→ Task: Quote the listing below word for word, stopping after the line that contains "vert.co.z = floor_z".
________________
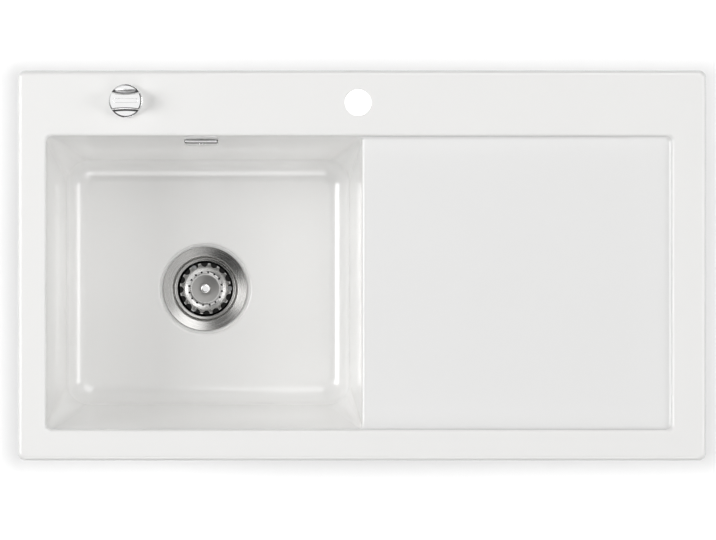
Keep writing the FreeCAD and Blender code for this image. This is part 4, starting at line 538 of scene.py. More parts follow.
def sink_inside(shape, size, top):
    """Recess, lip, bowl and the flat edge of the deck round them."""
    lip_z = top - size.recess_depth
    floor_z = top - size.bowl_depth
    left, right = -size.recess_left, size.recess_right
    front, back = -size.recess_front, size.recess_back
    middle = Vector(((left + right) / 2, (front + back) / 2, top))
    spread = Matrix.Diagonal((right - left, back - front, 1, 1))
    bmesh.ops.create_grid(
        shape, x_segments=1, y_segments=1, size=0.5, matrix=Matrix.Translation(middle) @ spread
    )
    bmesh.ops.bisect_plane(
        shape, geom=shape.verts[:] + shape.edges[:] + shape.faces[:],
        plane_co=(size.lip, 0, 0), plane_no=(1, 0, 0),
    )
    region = shape.faces[:]
    bmesh.ops.inset_region(
        shape, faces=region, thickness=0.002, depth=-size.recess_depth, use_boundary=True,
        use_even_offset=True,
    )
    bowl, drain = sorted(region, key=lambda face: face.calc_center_median().x)
    places = floor_places(size, size.recess_depth)
    for vert in {*bowl.verts, *drain.verts}:
        on_right = vert.co.x > size.lip + 0.01
        vert.co.y = places[3] if vert.co.y > 0 else places[1]
        vert.co.z = lip_z + (size.drain_rise if on_right else 0)
        if on_right:
            vert.co.x = right - size.recess_lean
        else:
            vert.co.x = places[0] if vert.co.x < left + 0.01 else size.lip
    bmesh.ops.inset_region(
        shape, faces=[bowl], thickness=0.018, depth=floor_z - lip_z, use_boundary=True,
        use_even_offset=True,
    )
    low = floor_places(size, size.bowl_depth)
    for vert in bowl.verts:
        vert.co.x = low[2] if vert.co.x > middle.x - 0.2 else low[0]
        vert.co.y = low[3] if vert.co.y > 0 else low[1]
        vert.co.z = floor_z

    def spare(edge):
        a, b = (vert.co for vert in edge.verts)
        both_lip = near(a.x, size.lip) and near(b.x, size.lip)
        level = near(a.z, lip_z) and near(b.z, lip_z)
        across = level and max(a.x, b.x) < size.lip + 1e-4 and not both_lip
        upright = both_lip and near(max(a.z, b.z), top) and not near(a.z, b.z)
        return across or upright

    bmesh.ops.dissolve_edges(
        shape, edges=[edge for edge in shape.edges if spare(edge)], use_verts=True
    )
    mark(shape, shape.faces, 1)
    uprights = [
        edge for edge in shape.edges
        if near(max(vert.co.z for vert in edge.verts), top)
        and min(vert.co.z for vert in edge.verts) < top - 0.005
    ]
    round_off(shape, uprights, size.recess_corner, 12)
    rim = [edge for edge in shape.edges if edge.is_boundary]
    flange = 0.012
    scale = (1 + 2 * flange / (right - left), 1 + 2 * flange / (back - front), 1)
    carry(shape, rim, about(middle, scale))
    bowl = min(shape.faces, key=lambda face: face.calc_center_median().z)
    level = [
        face for face in shape.faces
        if abs(face.normal.z) > 0.9 and near(face.calc_center_median().z, lip_z, 0.004)
    ]
    drain = max(level, key=lambda face: face.calc_area())
    chosen = set(drain.edges)
    for vert in drain.verts:
        if near(vert.co.x, size.lip):
            chosen.update(
                edge for edge in vert.link_edges
                if min(end.co.z for end in edge.verts) < floor_z + 1e-4
            )
    round_off(shape, list(chosen), size.lip_round, 8)
    bowl = min(shape.faces, key=lambda face: face.calc_center_median().z)
    corners = plan_corners(*low)
    widen_corners(shape, bowl, corners[1:3], size.lip_round, size.floor_corner)
    widen_corners(shape, bowl, [corners[0], corners[3]], size.recess_corner, size.floor_corner)
    round_off(shape, list(bowl.edges), size.floor_round, 12)

    def turns_down(edge):
        if len(edge.link_faces) != 2 or not all(near(vert.co.z, top) for vert in edge.verts):
            return False
        first, second = edge.link_faces
        return abs(first.normal.z - second.normal.z) > 0.5

    round_off(
        shape, [edge for edge in shape.edges if turns_down(edge)], size.recess_round * 0.84, 8
    )
    return [edge for edge in shape.edges if edge.is_boundary]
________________
→ Answer to the problem:
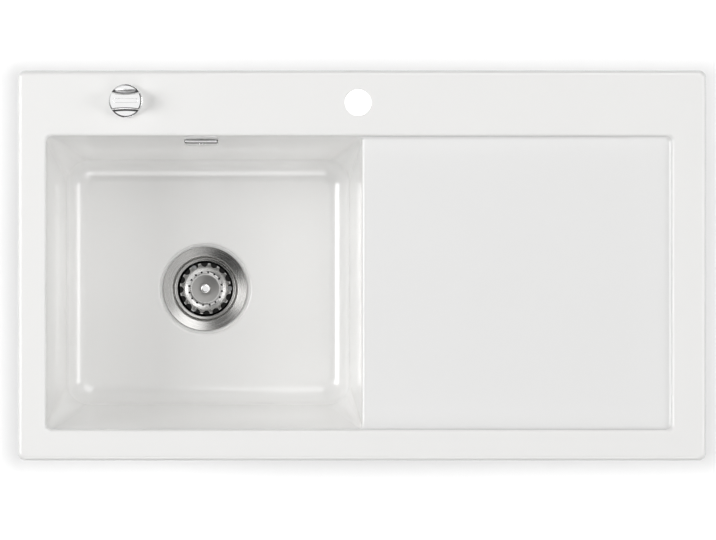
Keep writing the FreeCAD and Blender code for this image. This is part 4, starting at line 538 of scene.py. More parts follow.
def sink_inside(shape, size, top):
    """Recess, lip, bowl and the flat edge of the deck round them."""
    lip_z = top - size.recess_depth
    floor_z = top - size.bowl_depth
    left, right = -size.recess_left, size.recess_right
    front, back = -size.recess_front, size.recess_back
    middle = Vector(((left + right) / 2, (front + back) / 2, top))
    spread = Matrix.Diagonal((right - left, back - front, 1, 1))
    bmesh.ops.create_grid(
        shape, x_segments=1, y_segments=1, size=0.5, matrix=Matrix.Translation(middle) @ spread
    )
    bmesh.ops.bisect_plane(
        shape, geom=shape.verts[:] + shape.edges[:] + shape.faces[:],
        plane_co=(size.lip, 0, 0), plane_no=(1, 0, 0),
    )
    region = shape.faces[:]
    bmesh.ops.inset_region(
        shape, faces=region, thickness=0.002, depth=-size.recess_depth, use_boundary=True,
        use_even_offset=True,
    )
    bowl, drain = sorted(region, key=lambda face: face.calc_center_median().x)
    places = floor_places(size, size.recess_depth)
    for vert in {*bowl.verts, *drain.verts}:
        on_right = vert.co.x > size.lip + 0.01
        vert.co.y = places[3] if vert.co.y > 0 else places[1]
        vert.co.z = lip_z + (size.drain_rise if on_right else 0)
        if on_right:
            vert.co.x = right - size.recess_lean
        else:
            vert.co.x = places[0] if vert.co.x < left + 0.01 else size.lip
    bmesh.ops.inset_region(
        shape, faces=[bowl], thickness=0.018, depth=floor_z - lip_z, use_boundary=True,
        use_even_offset=True,
    )
    low = floor_places(size, size.bowl_depth)
    for vert in bowl.verts:
        vert.co.x = low[2] if vert.co.x > middle.x - 0.2 else low[0]
        vert.co.y = low[3] if vert.co.y > 0 else low[1]
        vert.co.z = floor_z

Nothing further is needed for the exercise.